Desde os quatro anos de idade, Heitor Barbosa, 15 anos, estudante do 1º ano do Ensino Médio, participa da festa. Muitas pessoas, segundo ele, gostam de encostar mais suavemente a mão no boi porque acreditam nele como um símbolo de fartura e prosperidade. Contam que, neste dia, nos tempos antigos, parte das colheitas abundantes era doada para os moradores. As “Mulherzinhas” também desempenham o papel de proteger crianças e idosos da multidão mais agitada. Heitor também participou das gravações e se encantou ao ver o filme pronto.
“Foi uma experiência incrível ver famílias se reunindo, ver a participação da comunidade e o quanto a população abraçou este projeto. Foi uma tremenda satisfação assistir ao filme, ver a minha cultura tendo um reconhecimento maior e saber que mais pessoas poderão ver o quanto o Boi Balaio é importante. Eu gostei muito de gravar a cena da festa, com todos reunidos, amigos, familiares e o pessoal da organização do boi. A gravação conseguiu mostrar como a festa é emocionante, como o povo de Bom Jesus do Bagre ama esta tradição e como as pessoas de outros lugares que vêm prestigiar o evento ficam curiosas e, ao mesmo tempo, emocionadas com a diversão”, descreve Heitor.
A reconstituição da festa durante as filmagens mobilizou a comunidade.
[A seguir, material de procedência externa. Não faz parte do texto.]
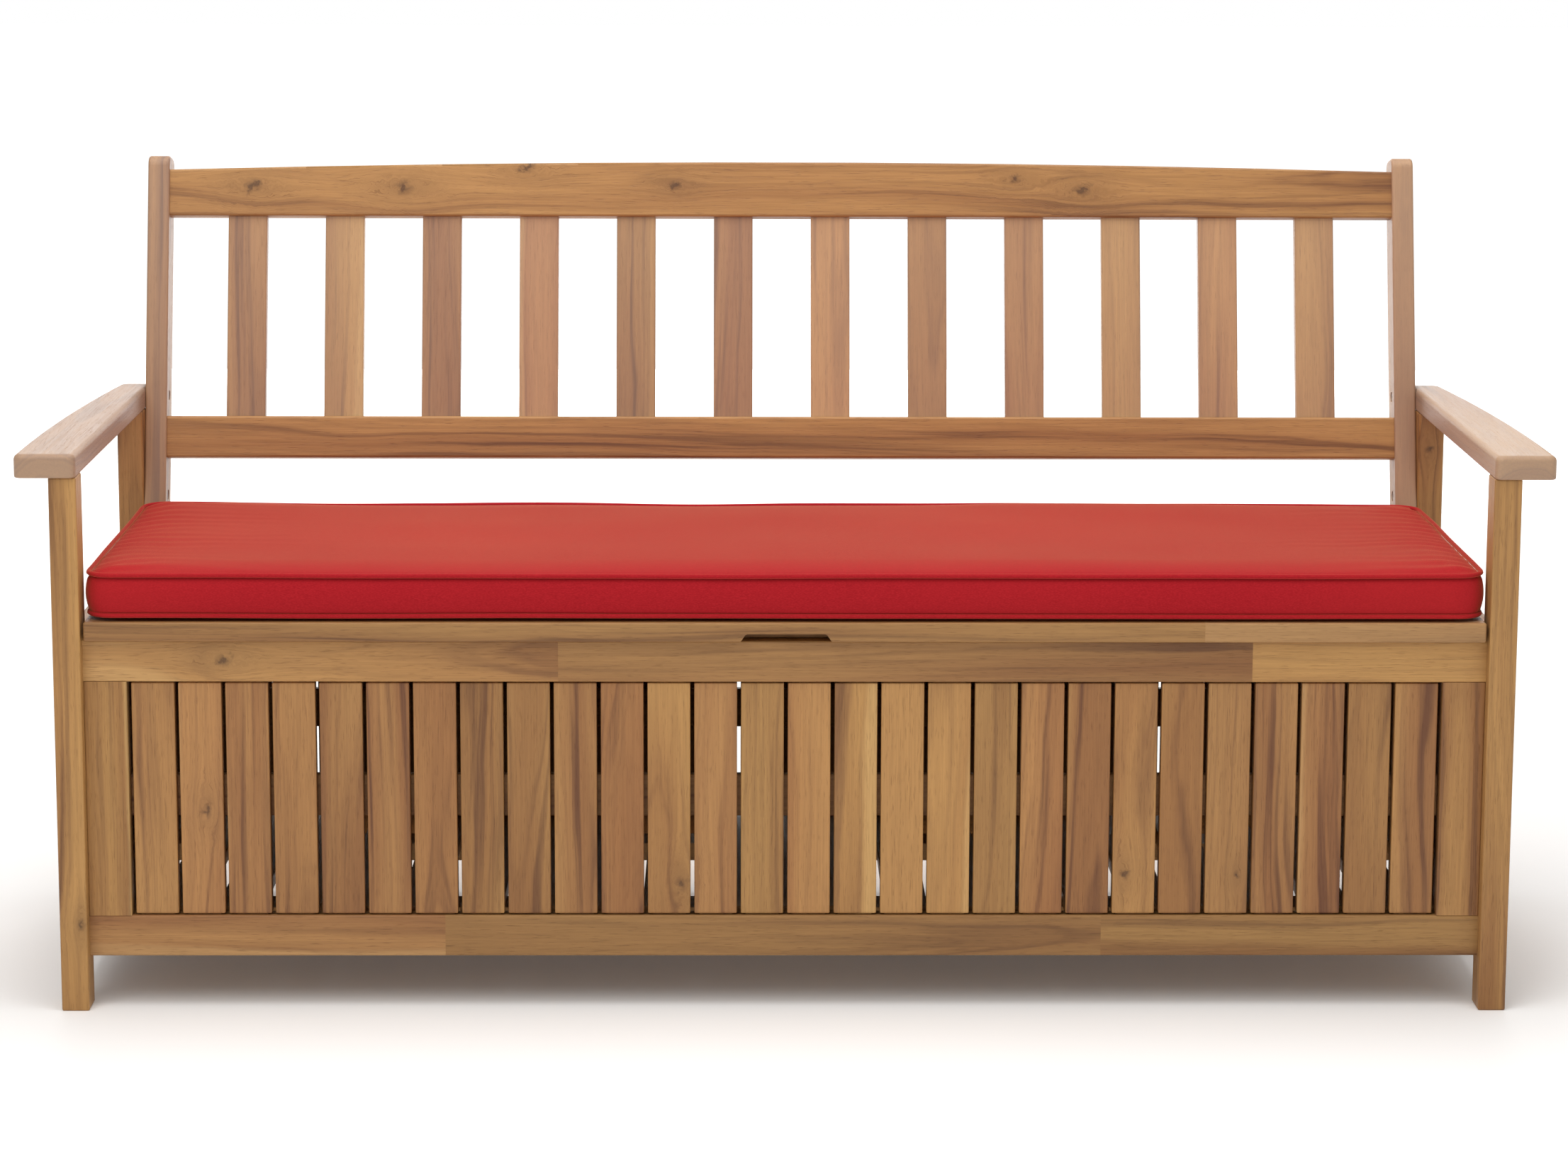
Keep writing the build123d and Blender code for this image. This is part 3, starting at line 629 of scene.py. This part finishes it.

Apesar da construção coletiva, Mauro estava receoso da obra final não transmitir toda a energia sentida pelos moradores e pelos visitantes todos os anos. “Durante a exibição, eu fiquei mais atrás vendo tudo e observando a reação do pessoal. As pessoas ficaram muito alegres com o filme e isso me alegrou muito porque conseguimos com a participação de todos concretizar esta obra. A cultura de Bom Jesus do Bagre ganhará reconhecimento em outros lugares, em especial, naqueles que também preservam algum tipo de cultura e acham que nunca serão reconhecidos. O filme é uma luz de esperança para outras comunidades e culturas”, celebra Mauro.
E a caravana de cinema não para! Hoje, às 19h30, tem sessão gratuita no Galpão do Parque Ipanema, em Ipatinga, no Vale do Aço. A estrela da noite é o filme “O Pássaro”, que tem roteiro, direção e produção da atriz e produtora cultural Luzia Di Resende.